9. Recommendations and Solutions

a. Develop a National Climate Migration Policy

Pakistan needs a comprehensive framework to address internal displacement due to climate change. This should include:

  • Definitions and legal protections for climate-displaced persons

  • Rights-based approaches to resettlement

  • Integration with national disaster management plans

b. Improve Urban Resilience

Cities must be equipped to absorb climate migrants without collapsing. This includes:

  • Affordable housing schemes

  • Waste management and clean water infrastructure

  • Employment and skill development for migrants

  • Healthcare and education access in informal settlements

c. Climate-Resilient Rural Development

Prevent migration by improving resilience in rural areas:

  • Build embankments and early warning systems

  • Invest in climate-smart agriculture

  • Restore degraded lands and improve water conservation

  • Provide financial and insurance tools to rural families

d. International Advocacy for Climate Justice

Pakistan should push for:

  • Loss and damage funds at COP and UN forums

  • Global recognition of climate refugees

  • Bilateral agreements for migrant labor and support from wealthier nations

  • Debt relief tied to climate resilience investment

e. Community-Led Adaptation and Relocation

Empower local communities to lead adaptation and relocation planning. Civil society, women’s groups, and youth can help in:

  • Participatory decision-making

  • Local knowledge integration

  • Monitoring and feedback


Conclusion

Climate-induced migration is no longer a future threat—it is a present-day emergency in Pakistan. With each passing year, the floods grow fiercer, the droughts longer, and the displacements more heartbreaking.

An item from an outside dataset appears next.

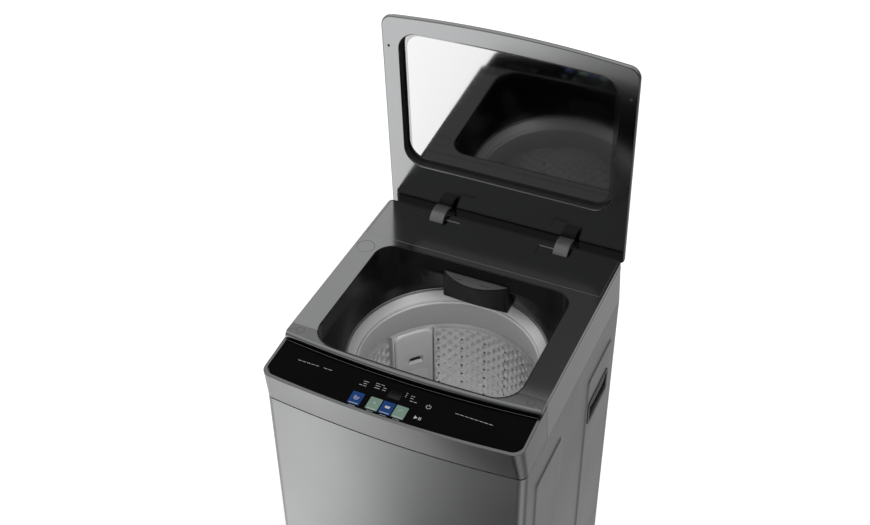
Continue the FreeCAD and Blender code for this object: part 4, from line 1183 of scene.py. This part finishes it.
tub_cover()
balance_ring()
basket()
pulsator()
springs()
lint_filter()
for finish, edge, names in (
    ("filter_grey", 0.5, ["filter_frame"]),
    ("cast_metal", 1.0, ["basket_base"]),
    ("screw_steel", 0.6, ["pulsator_screw"]),
    ("tub_plastic", 1.0, ["outer_tub"]),
    ("dark_plastic", 0.6, ["suspension_cups", "rod_end_seats"]),
    ("zinc_steel", 0.3, ["suspension_rods"]),
    ("zinc_steel", 0.4, ["corner_brackets"]),
    ("zinc_steel", 0.6, ["tub_bracket"]),
    ("cast_metal", 1.2, ["gear_case"]),
    ("screw_steel", 0.4, ["main_bearings"]),
    ("rubber", 0.4, ["tub_seal"]),
    ("copper", 0.6, ["motor_stator"]),
    ("zinc_steel", 0.8, ["motor_rotor"]),
    ("screw_steel", 0.3, ["wash_shaft", "spin_shaft"]),
    ("white_plastic", 0.0, ["drain_valve"]),
    ("hose_black", 0.6, ["drain_spigot"]),
    ("rubber", 0.5, ["cord_gland"]),
    ("dark_plastic", 1.0, ["motor_driver_box"]),
    ("white_plastic", 0.6, ["pressure_switch"]),
):
    for name in names:
        finish_node(name, finish, edge)


# ---- Lid and hinges ---------------------------------------------------------------
def lid_form(inset):
    return plan(
        LID_HALF - inset, LID_FRONT_Y + inset + 0.1, REAR_Y - inset, max(28 - inset, 4),
        max(12 - inset / 2, 3), cuts=30, n=10,
    )


def window(grow):
    """The window's outline, started at the same corner as the lid's own."""
    return plan(
        WINDOW_HALF + grow, WINDOW_FRONT - grow, WINDOW_REAR + grow, 46 + grow, 46 + grow, BOW * 0.5,
        cuts=30, n=10,
    )


def lid_shell():
    low, top = LID_UNDER + 7.0, LID_TOP

    def outer(t):
        return plan(
            LID_HALF - 4 * t, LID_FRONT_Y + 7 * t, REAR_Y - 4 * t, 28 - 2 * t, 12 - 3 * t, cuts=30, n=10,
        )

    loops = [level(lid_form(4.6), low + 0.1), level(lid_form(0.6), low), level(lid_form(0.1), low + 0.5)]
    loops += [level(outer(t), low + (top - low) * t) for t in (0.08, 0.35, 0.7, 0.82)]
    for i, z in ((0.4, top - 1.0), (1.2, top - 0.3), (2.4, top)):
        rim = plan(
            LID_HALF - 4.0 - i, LID_FRONT_Y + 7.0 + i, REAR_Y - 4.0 - i, 26 - i, 9 - i / 2, cuts=30, n=10,
        )
        loops.append(level(rim, z))
    loops += rise(window, [(11.2, top), (10.5, top - 0.25), (10.2, top - 0.9), (10.2, top - 2.6)])
    loops += [level(lid_form(6.2), top - 2.8)]
    piece(
        "lid_shell", moved(stack(loops, ring=True), OPENED), "lid", "lid_paint",
        ["lid_outer_shell"],
    )


def lid_frame():
    under, step = LID_UNDER, LID_UNDER + 6.8
    profile = [
        (2.6, step), (0.5, step), (0, step - 0.5), (0, under + 2.4), (0.8, under + 0.7), (2.4, under),
        (4, under), (12, under),
    ]
    loops = rise(lid_form, profile)
    loops += rise(window, [
        (6, under), (3.2, under), (2.4, under), (0.7, under + 0.6), (0, under + 2.2), (0, GLASS_Z - 0.4),
        (0.5, GLASS_Z), (12.4, GLASS_Z), (12.4, under + 2.5),
    ])
    loops += [level(lid_form(8.8), z) for z in (under + 2.5, LID_TOP - 3.5)]
    loops += [level(lid_form(6.4), z) for z in (LID_TOP - 3.5, under + 2.5)]
    piece(
        "lid_liner", moved(stack(loops, ring=True), OPENED), "lid", "lid_paint",
        ["lid_inner_frame"],
    )
    # Painted shade: a black strip lines the window's recess wall so the wall reads as the dark line its
    # shade makes.
    edge = rise(window, [
        (0.2, under + 2.6), (-0.3, under + 3.0), (-0.3, GLASS_Z - 0.2), (0.2, GLASS_Z - 0.1),
    ])
    piece(
        "lid_window_shade_edging", moved(stack(edge, ring=True), OPENED), "lid", "black_plastic",
    )


def lid_glass():
    low, top = GLASS_Z + 0.1, LID_TOP - 0.6
    loops = rise(window, [(9.4, low), (9.9, low + 0.5), (9.9, top - 0.5), (9.4, top)])
    piece(
        "lid_window", moved(stack(loops, cap=True), OPENED), "lid", "smoked_glass",
        ["lid_glass"],
    )
    border = moved(stack(rise(window, [
        (-1, low + 0.02), (-11, low + 0.02), (-11.4, low - 0.06), (-11, low - 0.12), (-1, low - 0.12),
    ]), ring=True), OPENED)
    piece("lid_window_border", border, "lid", "smoked_glass", finish="glass_border")


def lid_arm(side):
    sign = 1 if side == "right" else -1
    x0, x1 = ARM_X - ARM_W / 2, ARM_X + ARM_W / 2

    def section(a, r_in, r_out, edge):
        u = Vector((0, math.cos(math.radians(a)), math.sin(math.radians(a))))
        centre = Vector((0, HINGE_Y, HINGE_Z))
        shape = [(x0, r_in, edge), (x1, r_in, edge), (x1, r_out, edge), (x0, r_out, edge)]
        return [centre + Vector((p.x, 0, 0)) + u * p.y for p in fillet(shape, n=4)]

    band = stack([section(50 + 144 * k / 48, ARM_R - 6, ARM_R, 1.6) for k in range(49)], cap=True)
    spoke = stack([section(158 + 34 * k / 12, 6, ARM_R - 4, 1.4) for k in range(13)], cap=True)
    hub = stack([
        [Vector((x, HINGE_Y + r * math.cos(math.tau * k / 32), HINGE_Z + r * math.sin(math.tau * k / 32)))
         for k in range(32)]
        for x, r in ((x0, 7), (x0 + 1, 8), (x1 - 1, 8), (x1, 7))
    ], cap=True)
    part = together([band, spoke, hub])
    if sign < 0:
        part = moved(part, MIRROR)
    piece(f"arm_{side}", part, "lid", "hinge_grey", [f"lid_arm_{side}"])


lid_shell()
lid_frame()
lid_glass()
lid_arm("right")
lid_arm("left")
finish_node("lid_bumpers", "rubber", 0.5)
finish_node("hinge_housing_right", "hinge_grey", 0.6)
finish_node("hinge_housing_left", "hinge_grey", 0.6)
finish_node("hinge_pins", "screw_steel", 0.4)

Millions have already lost their homes, lands, and livelihoods. If Pakistan does not prepare today, tomorrow’s crisis will be beyond control. The country must adopt a rights-based, climate-resilient, and inclusive approach to safeguard its most vulnerable citizens from being turned into victims of a crisis they did not create.

Climate migration is not just about movement—it is about dignity, justice, and survival. The time to act is now.